We were organically funded and bootstrapped. We, by necessity, had to focus on earning revenue right from the beginning. We focused, at least initially, on maximizing earnings and not market share. We kept costs down and juggled multiple roles ourselves. We used low-cost strategies that helped us position ourselves in the market such as search engine optimization and an affiliate CPA program.
What’s the meaning of the Broadwick name?
None whatsoever, but there is a story of how we came up with it. In March ’03 we began to think-up options. We would brainstorm for two or three hours, writing down every possibility and every combination. We did this three or four times and came up with perhaps 600 options. We then ran this list against the USPTO database and the domain registry database. We ended up with about 70 possibilities. We narrowed it down to Broadwick, Sentelis, and Calprion – and ended up agreeing on Broadwick.
What future enhancements and/or other products might we see from
Broadwick?
We’ll be adding surveying in August and soon to come are an autoresponder, list segmentation, dynamic content, and an Enterprise version.
Your advice to other executives at tech startups on how to survive and grow would be?

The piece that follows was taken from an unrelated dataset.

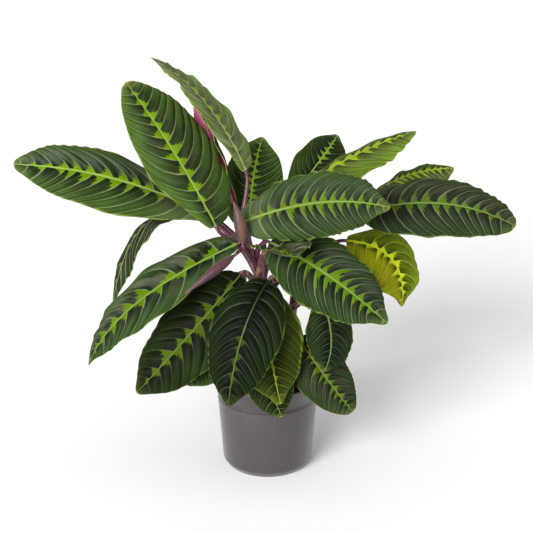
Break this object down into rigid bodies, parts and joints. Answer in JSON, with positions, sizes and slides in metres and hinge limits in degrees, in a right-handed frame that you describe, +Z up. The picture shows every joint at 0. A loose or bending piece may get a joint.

1. Evaluate the market well because if you’re not offering what the market wants you’re going to spend three years of your life for nothing but a good lesson. Build your technology from a customer-centric standpoint.
2. Sometimes it’s not so much about how unique or better your technology is. This is only part of it. Just as important is how well positioned in the marketplace you are. Customers don’t always go to the best product in the market, they go to the one they know about and to the one that their buddy Joe recommended to them.
3. Build the best team you can, have a vision and communicate it, and commend more than you criticize.
4. If you’re a early-stage tech company looking to build a company to $1 million or more in sales, I’d very much recommend picking up a copy of “Zero to One Million”.